**What you are asked to do**
Reproduce each line exactly, including spacing and punctuation.

**Supplied data**
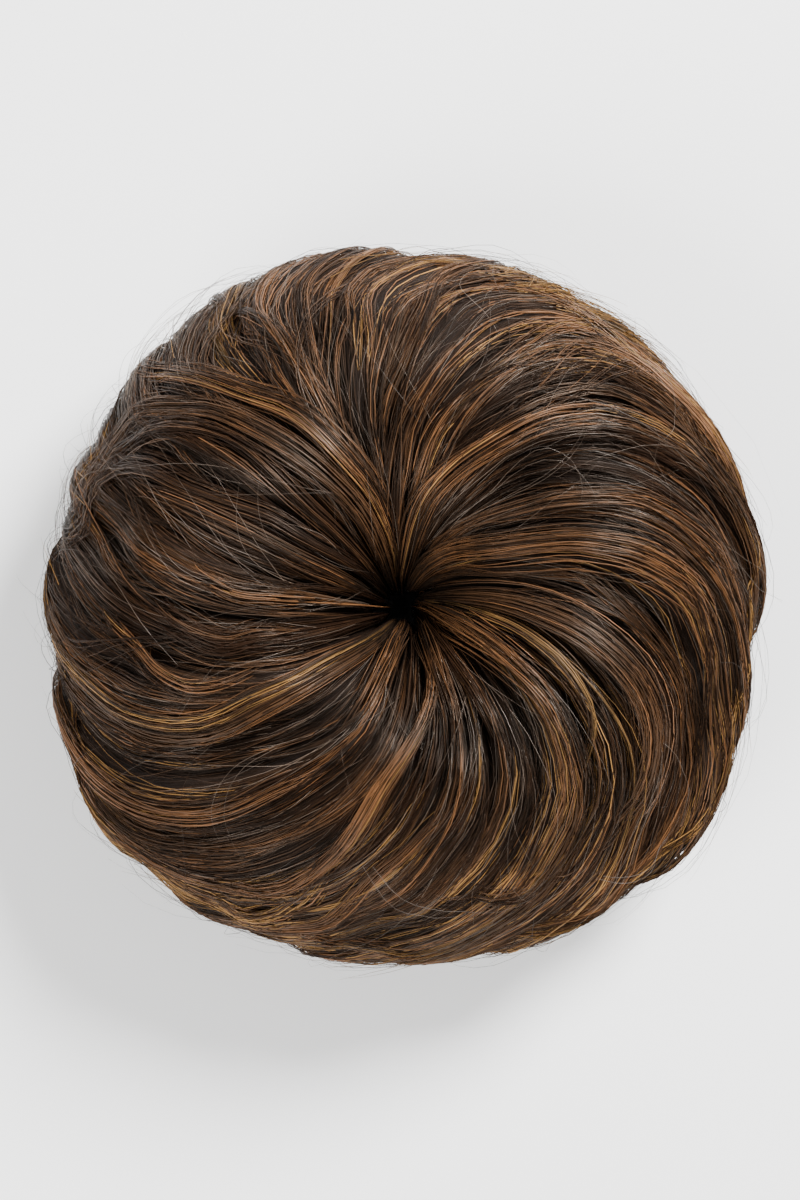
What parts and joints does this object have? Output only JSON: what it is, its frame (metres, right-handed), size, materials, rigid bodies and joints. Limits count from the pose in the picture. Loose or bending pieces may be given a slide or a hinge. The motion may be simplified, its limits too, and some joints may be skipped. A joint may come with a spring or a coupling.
{
  "type": "top knot hairpiece",
  "caption": "Round top knot hairpiece: locks of brown, copper and golden hair swirl round a small hole, over a hidden elastic that grips the wearer's own bun.",
  "frame": {"origin": "on the axis of the hole that the locks swirl round, in the plane of the flat underside that the bun lies on", "axes": "+Z out of the crown, away from the wearer's head; +X and +Y are the picture's right and up, seen from straight above"},
  "size_m": [0.1246, 0.1235, 0.0509],
  "materials": {
    "dark_hair": "satin hair fibre",
    "chestnut_hair": "satin hair fibre",
    "copper_hair": "satin hair fibre",
    "golden_hair": "satin hair fibre",
    "elastic": "matte knitted elastic"
  },
  "bodies": {
    "root": {"hair_core": "dark_hair", "elastic_band": "elastic", "lock_01": "copper_hair", "lock_02": "copper_hair", "lock_03": "dark_hair", "lock_04": "golden_hair", "lock_05": "chestnut_hair", "lock_06": "dark_hair", "lock_07": "chestnut_hair", "lock_08": "copper_hair", "lock_09": "chestnut_hair", "lock_10": "dark_hair", "lock_11": "dark_hair", "lock_12": "copper_hair", "lock_13": "dark_hair", "lock_14": "golden_hair", "lock_15": "dark_hair", "lock_16": "copper_hair", "lock_17": "chestnut_hair", "lock_18": "dark_hair", "lock_19": "golden_hair", "lock_20": "chestnut_hair", "lock_21": "copper_hair", "lock_22": "golden_hair", "lock_23": "chestnut_hair", "lock_24": "dark_hair"}
  },
  "joints": []
}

**Written solution**
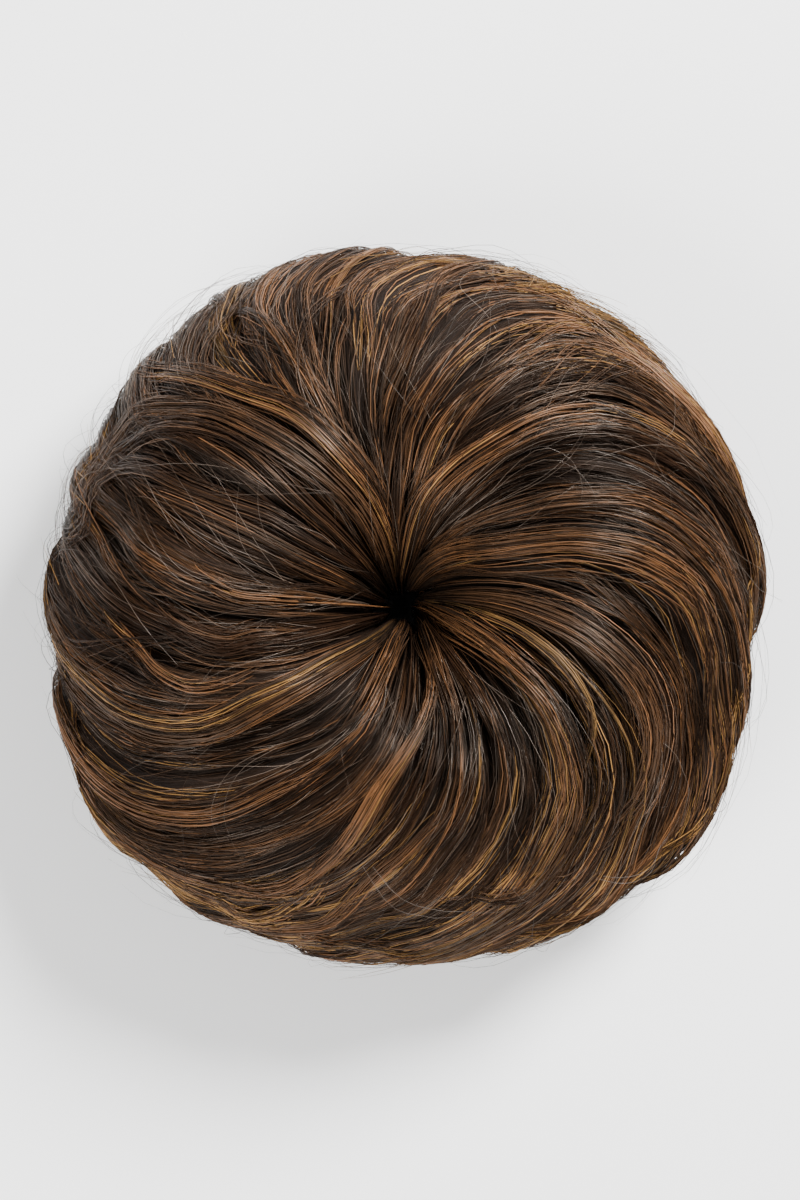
What parts and joints does this object have? Output only JSON: what it is, its frame (metres, right-handed), size, materials, rigid bodies and joints. Limits count from the pose in the picture. Loose or bending pieces may be given a slide or a hinge. The motion may be simplified, its limits too, and some joints may be skipped. A joint may come with a spring or a coupling.
{
  "type": "top knot hairpiece",
  "caption": "Round top knot hairpiece: locks of brown, copper and golden hair swirl round a small hole, over a hidden elastic that grips the wearer's own bun.",
  "frame": {"origin": "on the axis of the hole that the locks swirl round, in the plane of the flat underside that the bun lies on", "axes": "+Z out of the crown, away from the wearer's head; +X and +Y are the picture's right and up, seen from straight above"},
  "size_m": [0.1246, 0.1235, 0.0509],
  "materials": {
    "dark_hair": "satin hair fibre",
    "chestnut_hair": "satin hair fibre",
    "copper_hair": "satin hair fibre",
    "golden_hair": "satin hair fibre",
    "elastic": "matte knitted elastic"
  },
  "bodies": {
    "root": {"hair_core": "dark_hair", "elastic_band": "elastic", "lock_01": "copper_hair", "lock_02": "copper_hair", "lock_03": "dark_hair", "lock_04": "golden_hair", "lock_05": "chestnut_hair", "lock_06": "dark_hair", "lock_07": "chestnut_hair", "lock_08": "copper_hair", "lock_09": "chestnut_hair", "lock_10": "dark_hair", "lock_11": "dark_hair", "lock_12": "copper_hair", "lock_13": "dark_hair", "lock_14": "golden_hair", "lock_15": "dark_hair", "lock_16": "copper_hair", "lock_17": "chestnut_hair", "lock_18": "dark_hair", "lock_19": "golden_hair", "lock_20": "chestnut_hair", "lock_21": "copper_hair", "lock_22": "golden_hair", "lock_23": "chestnut_hair", "lock_24": "dark_hair"}
  },
  "joints": []
}